Investigation of Electrode Location to Improve the Accuracy of Wearable Hand Exoskeleton Trainer Based on Electromyography

Abstract

EMG signal has a random and stochastic characteristics, so it is difficult to predict the amplitude. Furthermore, the EMG signal depends on the electrodes location. Therefore, a proper muscle selection determines the system's accuracy value. The purpose of this study was to investigate the exact location of the electrodes to improve the accuracy of the wearable hand exoskeleton trainer based on electromyography (EMG) signal control. The main advantage of the results of this study is that the most dominant muscle was found in the development of a wearable hand exoskeleton based on an EMG signal threshold.

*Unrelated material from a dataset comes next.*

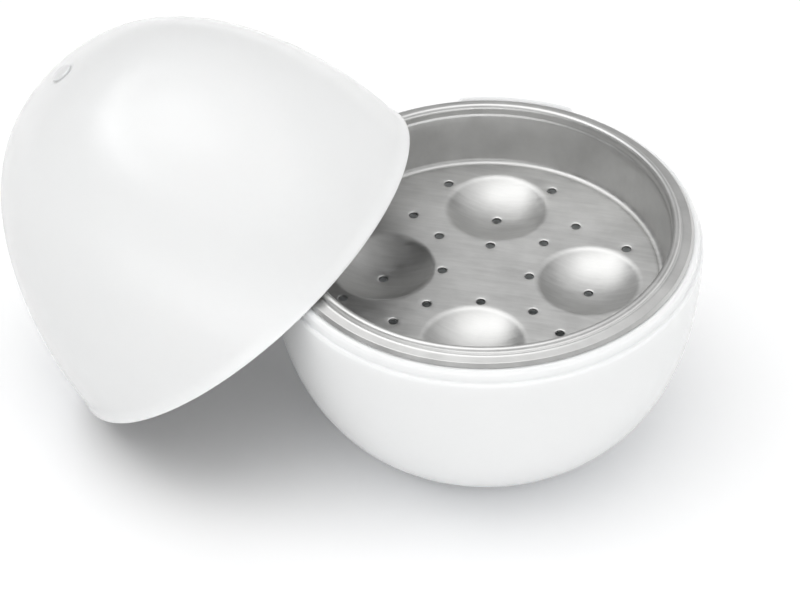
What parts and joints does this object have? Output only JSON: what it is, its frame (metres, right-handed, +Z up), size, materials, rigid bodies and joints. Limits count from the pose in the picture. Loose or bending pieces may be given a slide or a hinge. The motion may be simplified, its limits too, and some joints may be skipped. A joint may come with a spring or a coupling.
{
  "type": "microwave egg cooker",
  "caption": "Egg-shaped microwave cooker: bowl base for water, pressed metal egg pan with steam holes, and a metal-lined dome lid leaning off it.",
  "frame": {"origin": "centre of the base's foot ring, on the table", "axes": "+Z up along the axis of the base and the pan; the lid is off and leans towards -X, with its axis in the XZ plane"},
  "size_m": [0.2407, 0.147, 0.1345],
  "materials": {
    "white_plastic": "glossy white moulded polypropylene",
    "pan_metal": "satin pressed aluminium sheet",
    "liner_metal": "satin spun aluminium sheet",
    "plug_plastic": "fine matt white moulded plastic"
  },
  "bodies": {
    "base": {"base": "white_plastic"},
    "pan": {"pan": "pan_metal"},
    "lid": {"lid_shell": "white_plastic", "lid_liner": "liner_metal", "vent_plug": "plug_plastic", "plug_washer": "plug_plastic"}
  },
  "joints": [
    {"name": "lid_lift", "type": "slide", "parent": "base", "child": "lid", "axis": [-0.6468, 0, 0.7627], "range_m": [0, 0.15]},
    {"name": "pan_lift", "type": "slide", "parent": "base", "child": "pan", "axis": [0, 0, 1], "range_m": [0, 0.075]}
  ],
  "couplings": [
    {"joint": "pan_lift", "follows": "lid_lift", "ratio": 0.5}
  ]
}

Therefore, the model can be controlled using a single electrode pair which can further be applied using a low-cost microcontroller. In this study, ten respondents were involved in the data acquisition. The discovery of the dominant muscle was carried out by investigating the dominant EMG signal in three muscles (Abductor pollicis longus, extensor digitorum) that plays a role in the open and close movements of the hand exoskeleton. Dry electrode was used to detect EMG signal activity on the skin surface. The EMG signal was then extracted using the root mean square (RMS) feature. After the evaluation, the results showed that the flexor digitorum superficialis muscle in the rest position produced higher accuracy value than the other muscles, which was 96.63±0.67%. In the implementation, the product of this research can be applied for rehabilitation steps in post-stroke patients which is carried out either in a medical rehabilitation unit or at home independently.